Holistic requirements are almost essential if you really want to satisfy the user, because they capture what really matters to the user. The user doesn't care about documentation, training, or support, they just want to learn how to use the product as quickly as possible, and for it to be easy to use thereafter.

If you specify requirements on the documentation for a product, do so only after you've captured the holistic requirements.

Comments

Roger L. Cauvin said…
Scott, thanks for the comment. What do you find odd about the statement you quoted?

Minimizing a product's learning curve ("getting users past the 'suck threshold'") is indeed critical. In fact, constraints on the learning curve should be a part of just about any product's requirements.

But there are many ways to satisfy such requirements. Good documentation can help. Good support can help. Good training can help. An intrinsically easy-to-learn product would be ideal. But these means of satisfying requirements are solutions, not themselves requirements.

A requirements analyst's job, therefore, is to specify the learning curve and to leave the decision of how to satisfy it - whether that be through documentation, training, support, or just an intrinsically easy-to-learn product - up to product designers.

When you specify holistic requirements, you include all these facets in a "black box". You constrain the whole box, not any one facet in particular. That way you don't venture prematurely into design by specifying such things as "documentation requirements".
AlanAJ said…
All aspects of the future universe are fair game, as far as I'm concerned. The test is: could it be within your control to the extent that it can be traded off in return for more function or better performance (of all kinds).

Sometimes, for example, it will be quicker and cheaper to document a quirk and its workaround, and operate that workaround, rather than resolve the problem.

Maintainability (including system documentation), for another example, is routinely compromised (= traded off) in return for more, sooner...

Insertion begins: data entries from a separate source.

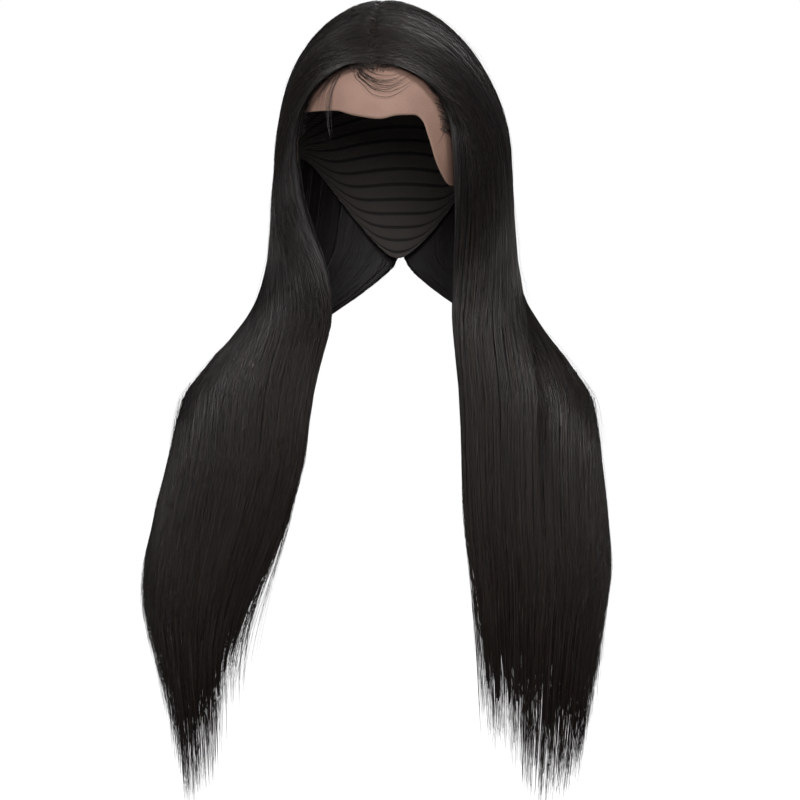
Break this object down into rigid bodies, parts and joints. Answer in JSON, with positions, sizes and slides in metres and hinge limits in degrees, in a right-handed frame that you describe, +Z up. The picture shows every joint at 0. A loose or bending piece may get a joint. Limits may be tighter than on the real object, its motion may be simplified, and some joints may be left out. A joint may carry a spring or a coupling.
{
  "type": "lace front wig",
  "caption": "Lace front wig of long straight black hair with a middle parting, worn forward over both shoulders, on a net cap with a fine lace front.",
  "frame": {"origin": "where the crown of the head touches the inside of the cap", "axes": "+Z up, the face looks along -Y, +X towards the right of someone who looks at the face"},
  "size_m": [0.3585, 0.225, 0.6157],
  "materials": {
    "hair": "glossy straight hair, nearly black",
    "cap_net": "dark elastic net with rows of weft",
    "lace": "fine sheer skin-coloured lace"
  },
  "bodies": {
    "root": {"cap": "cap_net", "lace_front": "lace", "front_hair_left": "hair", "side_hair_left": "hair", "back_hair_left": "hair", "front_hair_right": "hair", "side_hair_right": "hair", "back_hair_right": "hair"}
  },
  "joints": []
}
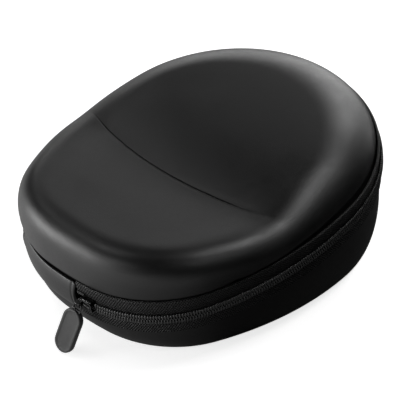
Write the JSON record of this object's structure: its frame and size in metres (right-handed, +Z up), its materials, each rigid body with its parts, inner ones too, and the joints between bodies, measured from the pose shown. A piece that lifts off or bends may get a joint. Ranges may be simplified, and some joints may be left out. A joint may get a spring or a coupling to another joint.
{
  "type": "headphone carrying case",
  "caption": "Egg-shaped hard-shell headphone carrying case with a domed lid, a zip round the side on a sloping plane, a leather hinge at the narrow end and a hanging zip puller",
  "frame": {"origin": "on the ground plane, under the middle of the zip line's length and width", "axes": "+X from the narrow hinge end toward the broad end, +Y to the left seen from the narrow end, +Z up; the base stands flat on z = 0"},
  "size_m": [0.2222, 0.1746, 0.0871],
  "materials": {
    "case_leather": "satin fine-grain synthetic leather",
    "case_foam": "moulded closed-cell foam",
    "case_lining": "brushed knit lining",
    "binding": "woven binding tape",
    "zip_tape": "woven polyester zip tape",
    "zip_coil": "nylon monofilament coil",
    "zip_cord": "twisted filler cord",
    "hinge_leather": "smooth synthetic leather",
    "zip_metal": "black nickel-look coating",
    "pull_rubber": "matte moulded rubber"
  },
  "bodies": {
    "base": {"base_cover": "case_leather", "base_core": "case_foam", "base_lining": "case_lining", "base_rim_binding": "binding", "base_zip_tape": "zip_tape", "base_zip_coil": "zip_coil", "base_zip_cord": "zip_cord", "hinge_leather_base": "hinge_leather", "hinge_lining_base": "binding", "base_top_stop": "zip_metal", "zip_end_bar": "zip_metal"},
    "lid": {"lid_cover": "case_leather", "lid_core": "case_foam", "lid_lining": "case_lining", "lid_rim_binding": "binding", "lid_zip_tape": "zip_tape", "lid_zip_coil": "zip_coil", "lid_zip_cord": "zip_cord", "hinge_leather_lid": "hinge_leather", "hinge_lining_lid": "binding", "lid_top_stop": "zip_metal"},
    "slider": {"slider_body": "zip_metal"},
    "pull": {"pull_link": "zip_metal", "pull_tab": "pull_rubber"}
  },
  "joints": [
    {"name": "lid_hinge", "type": "hinge", "parent": "base", "child": "lid", "pos_m": [-0.10179, 0.02605, 0.02992], "axis": [-0.2399, -0.9699, -0.0426], "range_deg": [0, 120]},
    {"name": "slider_travel", "type": "hinge", "parent": "base", "child": "slider", "pos_m": [-0.03896, -0.01002, 0.04108], "axis": [-0.1749, 0, 0.9846], "range_deg": [0, 57]},
    {"name": "pull_swing", "type": "hinge", "parent": "slider", "child": "pull", "pos_m": [-0.10678, -0.00899, 0.03005], "axis": [-0.0172, 0.9969, 0.0765], "range_deg": [0, 40]}
  ]
}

At the risk of making myself unpopular, though, I would argue that satisfying the user of the product is not necessarily a primary concern. The dark side of the holistic view is that the product and its users are a system with requirements. And that system's "users" can be fully satisfied (at least in theory) even while the direct product's users are deeply unhappy! Or, less contentiously perhaps, a product's users can be delighted while their "users" are dissatisfied.